Dataset excerpt -
----------------------------------------

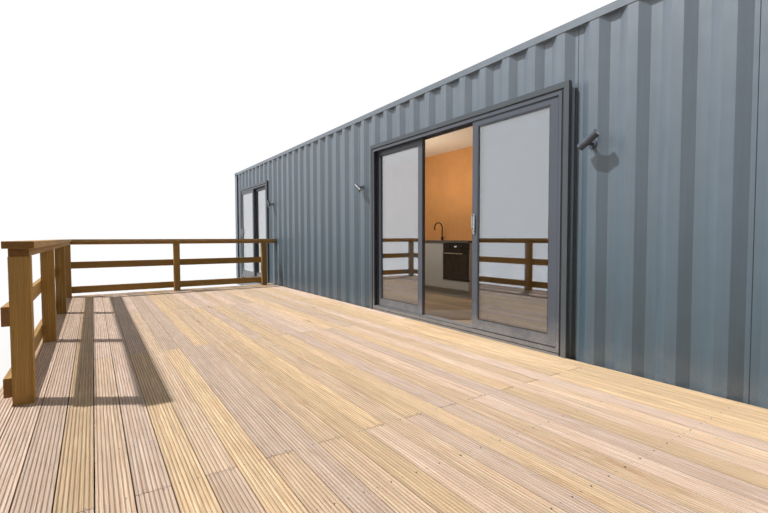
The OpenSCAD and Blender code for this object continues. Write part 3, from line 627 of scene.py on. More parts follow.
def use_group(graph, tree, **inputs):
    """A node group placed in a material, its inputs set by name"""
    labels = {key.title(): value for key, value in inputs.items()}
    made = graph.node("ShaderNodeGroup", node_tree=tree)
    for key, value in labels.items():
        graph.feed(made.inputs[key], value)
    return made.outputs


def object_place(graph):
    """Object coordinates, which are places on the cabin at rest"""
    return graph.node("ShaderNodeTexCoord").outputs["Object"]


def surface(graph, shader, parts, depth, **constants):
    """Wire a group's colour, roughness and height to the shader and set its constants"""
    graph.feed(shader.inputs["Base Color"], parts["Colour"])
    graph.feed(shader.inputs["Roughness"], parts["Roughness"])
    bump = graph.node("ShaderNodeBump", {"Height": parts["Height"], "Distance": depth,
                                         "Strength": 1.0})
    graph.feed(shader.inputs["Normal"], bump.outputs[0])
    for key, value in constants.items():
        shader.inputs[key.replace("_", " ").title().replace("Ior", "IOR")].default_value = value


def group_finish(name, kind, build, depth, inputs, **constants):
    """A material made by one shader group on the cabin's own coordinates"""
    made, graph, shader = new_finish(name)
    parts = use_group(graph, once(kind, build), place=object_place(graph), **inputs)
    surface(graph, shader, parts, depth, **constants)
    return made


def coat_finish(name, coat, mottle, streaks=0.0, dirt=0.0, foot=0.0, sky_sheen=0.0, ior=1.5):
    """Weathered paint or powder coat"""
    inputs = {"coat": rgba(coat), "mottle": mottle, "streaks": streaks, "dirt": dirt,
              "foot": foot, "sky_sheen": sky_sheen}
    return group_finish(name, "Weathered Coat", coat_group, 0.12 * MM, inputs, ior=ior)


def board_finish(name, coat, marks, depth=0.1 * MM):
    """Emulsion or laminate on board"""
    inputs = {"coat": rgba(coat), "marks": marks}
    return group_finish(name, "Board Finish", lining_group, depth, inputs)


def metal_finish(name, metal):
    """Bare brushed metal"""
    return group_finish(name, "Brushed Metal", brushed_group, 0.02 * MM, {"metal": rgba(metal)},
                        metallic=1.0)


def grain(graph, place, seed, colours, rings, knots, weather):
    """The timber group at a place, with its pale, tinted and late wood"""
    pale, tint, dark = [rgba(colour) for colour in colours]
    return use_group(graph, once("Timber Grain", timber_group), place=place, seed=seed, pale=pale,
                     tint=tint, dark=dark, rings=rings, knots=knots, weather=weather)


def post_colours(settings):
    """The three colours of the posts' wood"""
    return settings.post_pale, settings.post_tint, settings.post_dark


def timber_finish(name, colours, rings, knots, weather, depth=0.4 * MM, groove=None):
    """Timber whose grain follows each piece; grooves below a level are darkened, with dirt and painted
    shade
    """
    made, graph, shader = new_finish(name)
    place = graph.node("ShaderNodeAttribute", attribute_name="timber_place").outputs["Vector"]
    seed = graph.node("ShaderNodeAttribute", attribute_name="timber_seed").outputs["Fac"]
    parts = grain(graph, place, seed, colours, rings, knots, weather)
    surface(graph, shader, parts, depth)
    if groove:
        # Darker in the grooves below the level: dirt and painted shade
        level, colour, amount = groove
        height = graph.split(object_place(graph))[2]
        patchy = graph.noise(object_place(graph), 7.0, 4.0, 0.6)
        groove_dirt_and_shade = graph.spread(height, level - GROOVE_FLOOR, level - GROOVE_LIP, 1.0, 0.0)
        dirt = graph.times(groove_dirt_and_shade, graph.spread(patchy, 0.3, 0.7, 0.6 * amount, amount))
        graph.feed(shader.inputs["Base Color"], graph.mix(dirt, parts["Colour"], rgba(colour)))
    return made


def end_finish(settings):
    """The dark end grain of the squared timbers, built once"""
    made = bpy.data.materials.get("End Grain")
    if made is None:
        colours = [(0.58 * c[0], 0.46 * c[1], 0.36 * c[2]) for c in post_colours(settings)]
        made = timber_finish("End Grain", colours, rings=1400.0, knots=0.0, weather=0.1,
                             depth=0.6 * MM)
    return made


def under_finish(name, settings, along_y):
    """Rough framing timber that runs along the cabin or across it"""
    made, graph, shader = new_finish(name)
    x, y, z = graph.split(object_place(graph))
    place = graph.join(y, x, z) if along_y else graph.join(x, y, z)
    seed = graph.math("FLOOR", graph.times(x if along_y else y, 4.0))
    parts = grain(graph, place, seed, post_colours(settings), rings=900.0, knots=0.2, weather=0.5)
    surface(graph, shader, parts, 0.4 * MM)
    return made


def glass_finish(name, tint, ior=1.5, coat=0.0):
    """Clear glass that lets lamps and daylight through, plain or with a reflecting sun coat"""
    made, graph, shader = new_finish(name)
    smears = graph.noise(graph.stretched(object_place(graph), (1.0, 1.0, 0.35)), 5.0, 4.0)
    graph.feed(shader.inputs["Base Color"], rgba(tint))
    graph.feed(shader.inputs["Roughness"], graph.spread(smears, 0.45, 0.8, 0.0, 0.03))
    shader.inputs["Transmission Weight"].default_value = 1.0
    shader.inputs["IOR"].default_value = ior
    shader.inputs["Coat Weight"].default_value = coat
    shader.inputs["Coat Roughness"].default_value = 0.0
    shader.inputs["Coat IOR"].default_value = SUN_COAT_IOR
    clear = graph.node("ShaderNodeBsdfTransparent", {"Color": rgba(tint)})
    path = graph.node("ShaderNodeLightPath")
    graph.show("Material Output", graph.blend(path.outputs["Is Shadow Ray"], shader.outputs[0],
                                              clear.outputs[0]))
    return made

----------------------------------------

What is expected - Return exactly, please, the lines of the material from the first one down to and including the line where "return made.outputs" appears.

Exercise output -
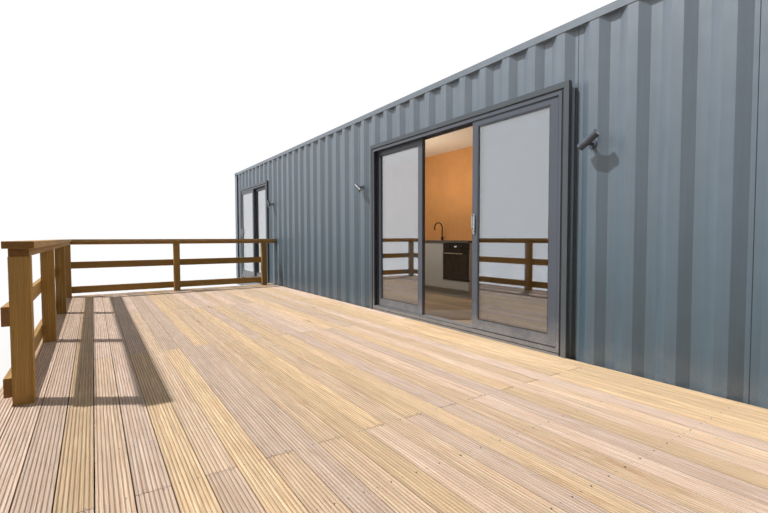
The OpenSCAD and Blender code for this object continues. Write part 3, from line 627 of scene.py on. More parts follow.
def use_group(graph, tree, **inputs):
    """A node group placed in a material, its inputs set by name"""
    labels = {key.title(): value for key, value in inputs.items()}
    made = graph.node("ShaderNodeGroup", node_tree=tree)
    for key, value in labels.items():
        graph.feed(made.inputs[key], value)
    return made.outputs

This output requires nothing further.